Once your function calls work properly, you can start using Nolimips (using options --nop-after-branch --unlimited-registers --execute) to check the behavior of your compiler.

tc -eR --nolimips-display add.tig > add.nolimips

$ tc -eR --nolimips-display add.tig > add.nolimips

$ echo $?
0

nolimips -l nolimips -Nue add.nolimips

$ nolimips -l nolimips -Nue add.nolimips
6
$ echo $?
0

You must also complete the runtime.
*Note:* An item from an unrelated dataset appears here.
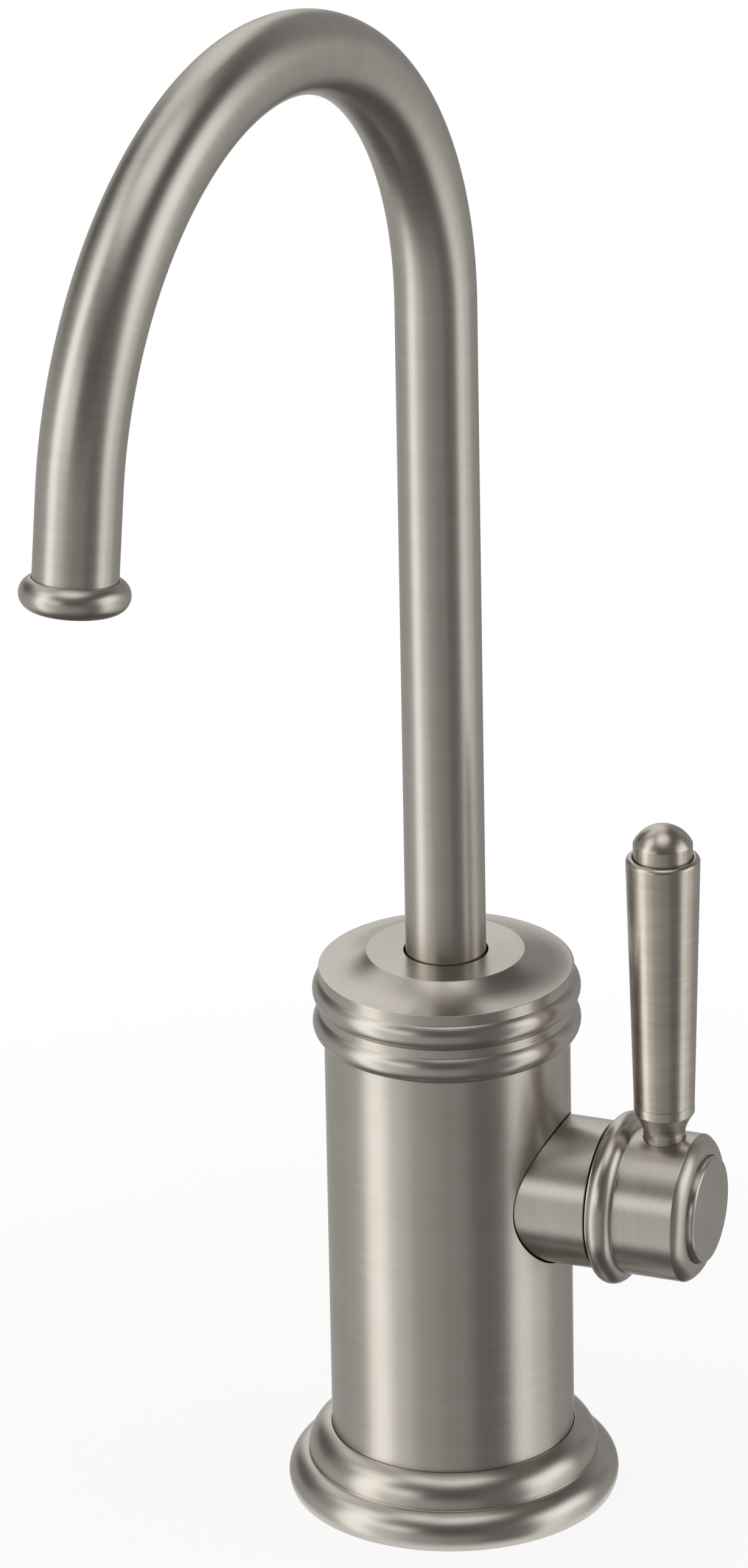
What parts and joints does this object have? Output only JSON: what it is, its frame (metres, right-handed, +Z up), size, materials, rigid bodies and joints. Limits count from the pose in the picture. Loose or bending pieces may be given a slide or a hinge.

No difference must be observable between a run with HAVM and another with Nolimips:

substring-0-1-1.tig

substring("", 1, 1)

tc -e --nolimips-display substring-0-1-1.tig

$ tc -e --nolimips-display substring-0-1-1.tig
# == Final assembler ouput. == #
.data
l0:
	.word 0
	.asciiz ""
.text

# Routine: _main
tc_main:
# Allocate frame
	move	$x12, $ra
	move	$x4, $s0
	move	$x5, $s1
	move	$x6, $s2
	move	$x7, $s3
	move	$x8, $s4
	move	$x9, $s5
	move	$x10, $s6
	move	$x11, $s7
l1:
	la	$x1, l0
	move	$a0, $x1
	li	$x2, 1
	move	$a1, $x2
	li	$x3, 1
	move	$a2, $x3
	jal	tc_substring
l2:
	move	$s0, $x4
	move	$s1, $x5
	move	$s2, $x6
	move	$s3, $x7
	move	$s4, $x8
	move	$s5, $x9
	move	$s6, $x10
	move	$s7, $x11
	move	$ra, $x12
# Deallocate frame
	jr	$ra
$ echo $?
0

tc -eR --nolimips-display substring-0-1-1.tig > substring-0-1-1.nolimips

$ tc -eR --nolimips-display substring-0-1-1.tig > substring-0-1-1.nolimips

$ echo $?
0

nolimips -l nolimips -Nue substring-0-1-1.nolimips

$ nolimips -l nolimips -Nue substring-0-1-1.nolimips
substring: arguments out of bounds
$ echo $?
120